* GIVEN MATERIAL:
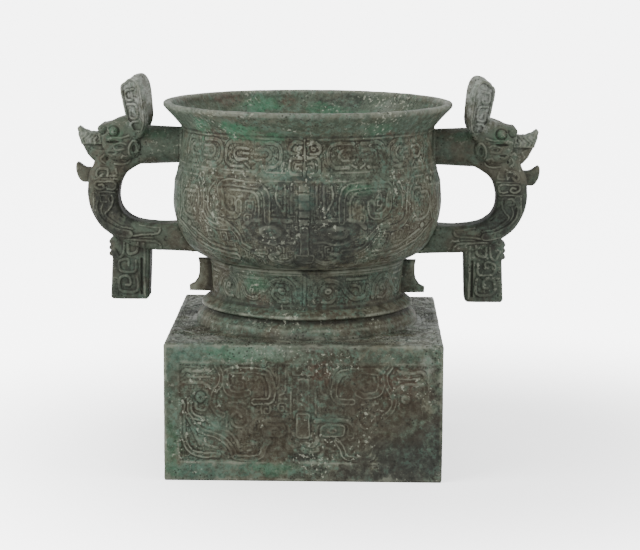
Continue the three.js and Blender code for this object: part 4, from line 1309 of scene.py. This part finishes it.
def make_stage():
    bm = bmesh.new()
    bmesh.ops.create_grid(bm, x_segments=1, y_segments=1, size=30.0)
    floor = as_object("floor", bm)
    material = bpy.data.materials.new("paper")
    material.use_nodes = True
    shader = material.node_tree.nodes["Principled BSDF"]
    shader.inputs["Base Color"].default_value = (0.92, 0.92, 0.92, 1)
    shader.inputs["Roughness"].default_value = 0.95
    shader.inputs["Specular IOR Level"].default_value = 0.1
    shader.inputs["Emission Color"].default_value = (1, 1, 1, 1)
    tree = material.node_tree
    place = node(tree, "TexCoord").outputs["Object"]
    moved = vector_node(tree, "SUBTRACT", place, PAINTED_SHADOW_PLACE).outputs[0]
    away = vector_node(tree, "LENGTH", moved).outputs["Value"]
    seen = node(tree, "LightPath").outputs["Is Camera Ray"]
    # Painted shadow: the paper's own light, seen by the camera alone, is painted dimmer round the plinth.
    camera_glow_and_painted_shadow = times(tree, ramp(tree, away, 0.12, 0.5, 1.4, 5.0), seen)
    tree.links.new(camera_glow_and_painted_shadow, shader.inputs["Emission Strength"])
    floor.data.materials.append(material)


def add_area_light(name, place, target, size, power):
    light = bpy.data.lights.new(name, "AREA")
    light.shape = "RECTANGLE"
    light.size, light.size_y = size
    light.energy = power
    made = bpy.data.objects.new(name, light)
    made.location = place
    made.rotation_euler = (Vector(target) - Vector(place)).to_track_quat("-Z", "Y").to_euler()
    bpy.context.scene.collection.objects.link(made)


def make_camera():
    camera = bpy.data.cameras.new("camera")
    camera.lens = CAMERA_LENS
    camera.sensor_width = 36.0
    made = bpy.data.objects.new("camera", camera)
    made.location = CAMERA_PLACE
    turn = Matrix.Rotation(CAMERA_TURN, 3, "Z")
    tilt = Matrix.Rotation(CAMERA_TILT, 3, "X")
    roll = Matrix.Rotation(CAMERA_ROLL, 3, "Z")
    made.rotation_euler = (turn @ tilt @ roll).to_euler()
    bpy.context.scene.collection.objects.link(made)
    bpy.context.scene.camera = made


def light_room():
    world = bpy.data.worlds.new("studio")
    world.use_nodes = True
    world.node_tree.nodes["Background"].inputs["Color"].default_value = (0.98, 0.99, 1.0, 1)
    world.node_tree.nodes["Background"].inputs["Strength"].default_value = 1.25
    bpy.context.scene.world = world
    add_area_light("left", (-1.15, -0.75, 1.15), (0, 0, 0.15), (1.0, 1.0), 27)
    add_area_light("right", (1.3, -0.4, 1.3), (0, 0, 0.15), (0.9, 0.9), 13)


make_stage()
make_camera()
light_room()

* DIRECTION: Extract from the data every line where "scene" shows up.

* FULL ANSWER:
Continue the three.js and Blender code for this object: part 4, from line 1309 of scene.py. This part finishes it.
    bpy.context.scene.collection.objects.link(made)
    bpy.context.scene.collection.objects.link(made)
    bpy.context.scene.camera = made
    bpy.context.scene.world = world